If you can stomach litigation, have a strong case, an aggressive attorney, funds to keep the case moving, and the patience to see it through, you could recover substantial damages and attorney’s fees.
If you do not win, however, you could be out thousands of dollars in attorney’s fees and be on the hook for the HOA’s legal bills.
None of this is meant to suggest you shouldn’t pursue a claim, but you should understand the potential cost of doing so.
No. As long as you are on your own premises and the visitors are only visiting, the HOA cannot restrict the number of guests at your house.
This does not mean you can do whatever you want. For example, if you advertise your home or condo as an Airbnb for overnight guests, you’re probably violating HOA rules.
The same goes for inviting a bunch of friends to come and live with you. The HOA cannot limit the number of relatives or dependents who can live with you, but many have rules limiting how many non-relatives can live in your unit or house.
You should assume you need HOA approval.
A gazebo has no walls and cannot be considered a ‘building.’ It’s also freestanding, so it doesn’t affect the size or appearance of your home. But every HOA is different, and many have particular by-laws about gazebos, factoring in their size, the materials used to build them, and whether they will be temporary or permanent structures.

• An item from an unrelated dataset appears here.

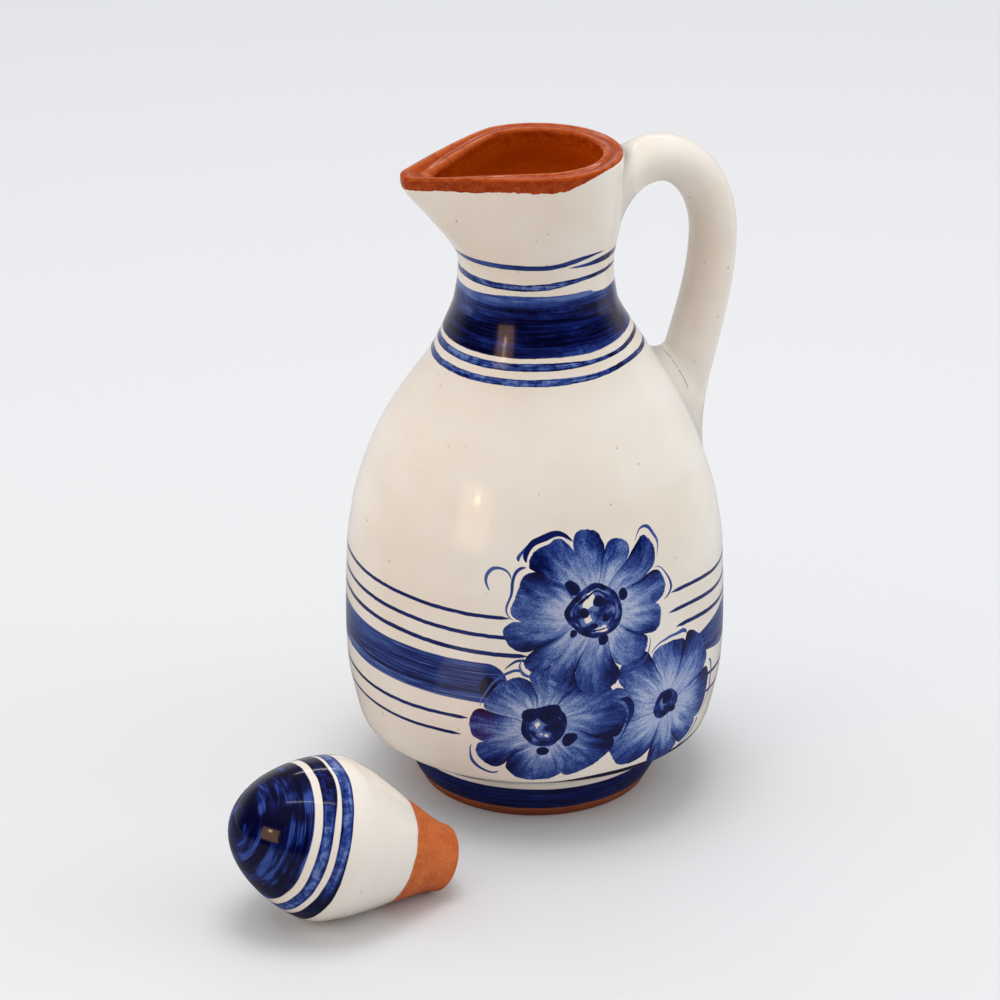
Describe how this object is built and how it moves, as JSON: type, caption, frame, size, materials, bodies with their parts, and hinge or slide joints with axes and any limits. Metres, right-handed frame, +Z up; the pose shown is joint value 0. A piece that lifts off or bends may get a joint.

Yes. An HOA can ban pit bulls and any large breeds of dogs and other pets, even in the dog-loving state of Colorado.
The city of Denver repealed a 30-year-long pit bull ban in 2020, but nothing in that municipal ballot measure restricted any HOA’s right to ban the canines. On the other hand, nothing in the ballot measure encouraged HOAs to ban pit bulls, so it’s possible that some common interest communities in Colorado will allow them.
In 2018, a Colorado state lawmaker proposed a bill that would have prohibited HOAs and condominiums from restricting dogs based on size, weight, and breed. The bill stalled in the house.